── DATA SECTION ──

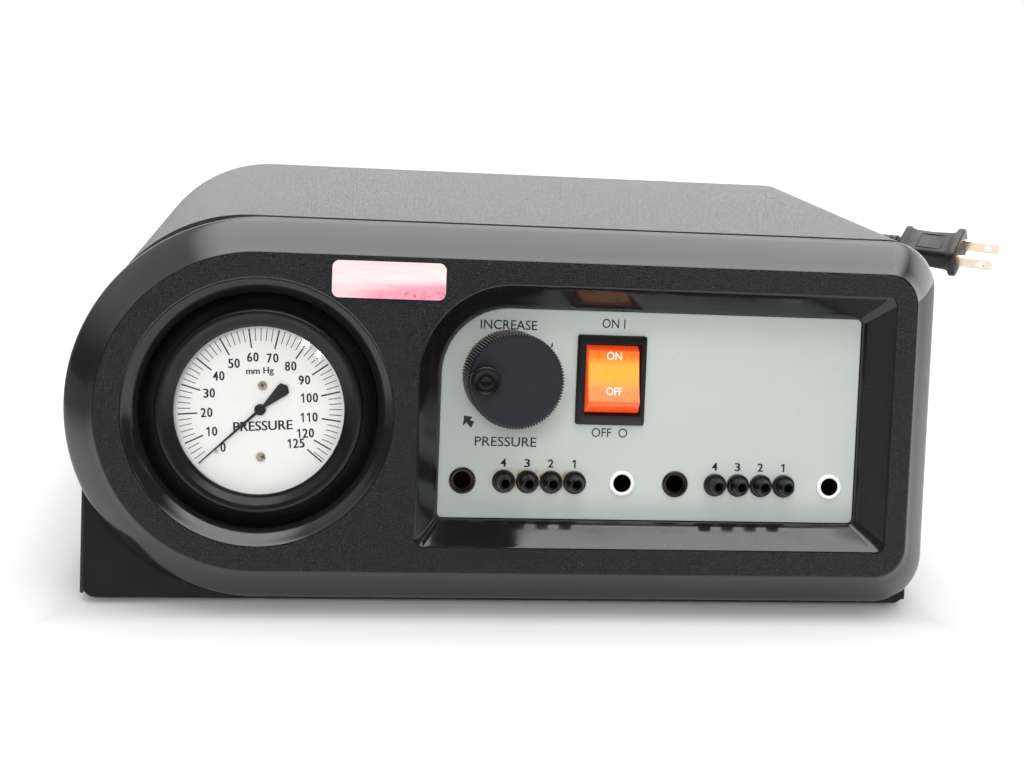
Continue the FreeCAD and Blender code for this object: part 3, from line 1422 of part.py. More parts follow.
KNOB_AXIS = Placement(on_panel(S["knob_u"], S["knob_v"], 0), PANEL.Rotation)
diaphragm_w = -S["panel_out"] - T - S["bonnet_length"] + 1
keep(
    solid(
        coil_spring(S["bonnet_radius"] - 5, S["spring_wire"], diaphragm_w + 0.15, -14.15, 4, KNOB_AXIS),
        "regulator_spring",
    )
)
pump_z = FOOT + T + S["pump_lift"] + S["pump_height"] / 2
end = S["pump_width"] / 2
springs = []
for side in (-1, 1):
    middle = Placement(Vector(S["pump_x"], S["pump_y"], pump_z), Rotation(Vector(0, 1, 0), 90 * side))
    springs.append(solid(coil_spring(10, 0.8, end - 7 + 0.15, end - 0.15, 2, middle), "compressor_spring"))
keep(group(springs, "compressor_springs"))


# --- hoses, wires and cord ----------------------------------------------------------------


def route(*points):
    return [Vector(*p) for p in points]


HOSE = S["hose_radius"]
VX, VY, VZ = S["valve_x"], S["valve_y"], S["valve_z"]
hoses = []
for k, (dx, dz) in enumerate(OUTLETS):
    u = S["port_start"] + k * S["port_pitch"]
    x, z = VX + float(dx), VZ + float(dz)
    back_w = -S["port_back"] - S["manifold_depth"]
    start = on_panel(u, 0, back_w)
    knee = on_panel(u, 0, back_w - 16)
    points = [start, knee, Vector(x, VY - 22, z), Vector(x, VY - 3, z)]
    hoses.append(solid(tube(points, 2.6, "valve hose"), "valve_hose"))
KU, KV = S["knob_u"], S["knob_v"]
barb_w = -S["panel_out"] - T - S["bonnet_length"] - 0.8 - S["regulator_length"] / 2
back_w = barb_w - S["regulator_length"] / 2
side_u = S["bonnet_radius"] + 2
pump_top = FOOT + T + S["pump_lift"] + S["pump_height"]
PX, PY = S["pump_x"], S["pump_y"]
supply_hose = [
    Vector(PX, PY, pump_top + 2),
    Vector(PX, PY - 2, pump_top + 24),
    Vector(PX - 24, PY - 13, pump_top + 35),
    Vector(PX - 54, PY - 21, pump_top + 28),
    Vector(VX + 4, VY + 2, pump_top + 11),
    on_panel(KU, KV, back_w - 24),
    on_panel(KU, KV, back_w - 4),
]
hoses.append(solid(tube(supply_hose, HOSE, "supply hose"), "supply_hose"))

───

WRITTEN INSTRUCTION: Give the lines again, exactly as they stand, from the beginning of the data through the line with "return [Vector(*p) for p in points]".

TASK ANSWER:
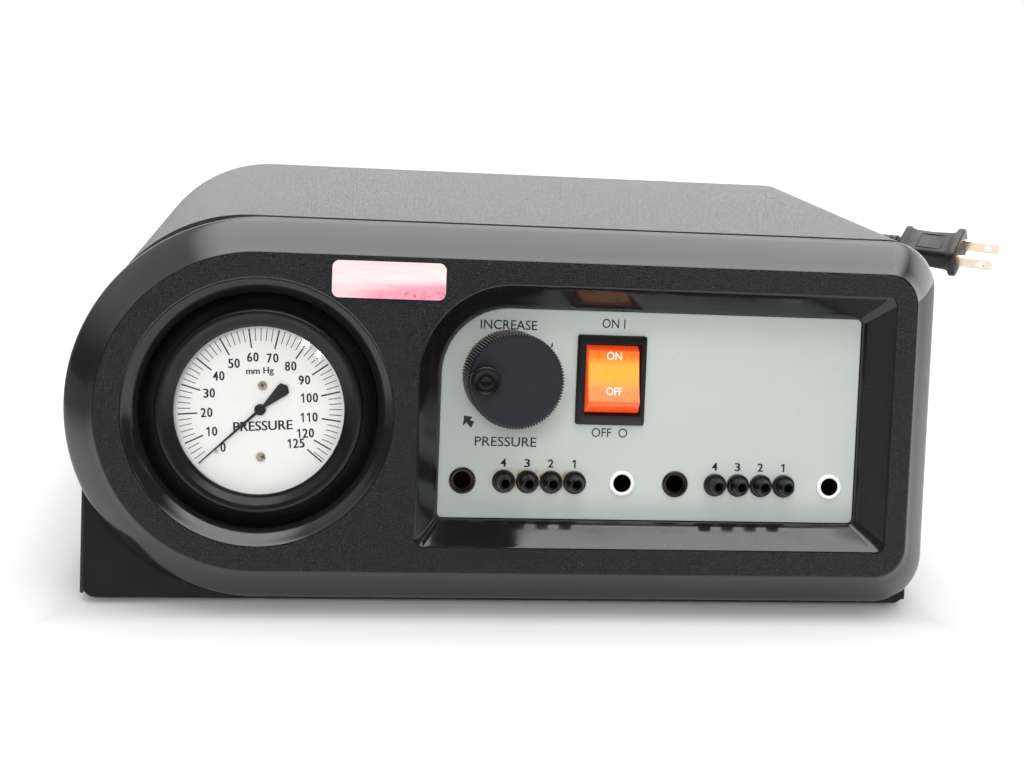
Continue the FreeCAD and Blender code for this object: part 3, from line 1422 of part.py. More parts follow.
KNOB_AXIS = Placement(on_panel(S["knob_u"], S["knob_v"], 0), PANEL.Rotation)
diaphragm_w = -S["panel_out"] - T - S["bonnet_length"] + 1
keep(
    solid(
        coil_spring(S["bonnet_radius"] - 5, S["spring_wire"], diaphragm_w + 0.15, -14.15, 4, KNOB_AXIS),
        "regulator_spring",
    )
)
pump_z = FOOT + T + S["pump_lift"] + S["pump_height"] / 2
end = S["pump_width"] / 2
springs = []
for side in (-1, 1):
    middle = Placement(Vector(S["pump_x"], S["pump_y"], pump_z), Rotation(Vector(0, 1, 0), 90 * side))
    springs.append(solid(coil_spring(10, 0.8, end - 7 + 0.15, end - 0.15, 2, middle), "compressor_spring"))
keep(group(springs, "compressor_springs"))


# --- hoses, wires and cord ----------------------------------------------------------------


def route(*points):
    return [Vector(*p) for p in points]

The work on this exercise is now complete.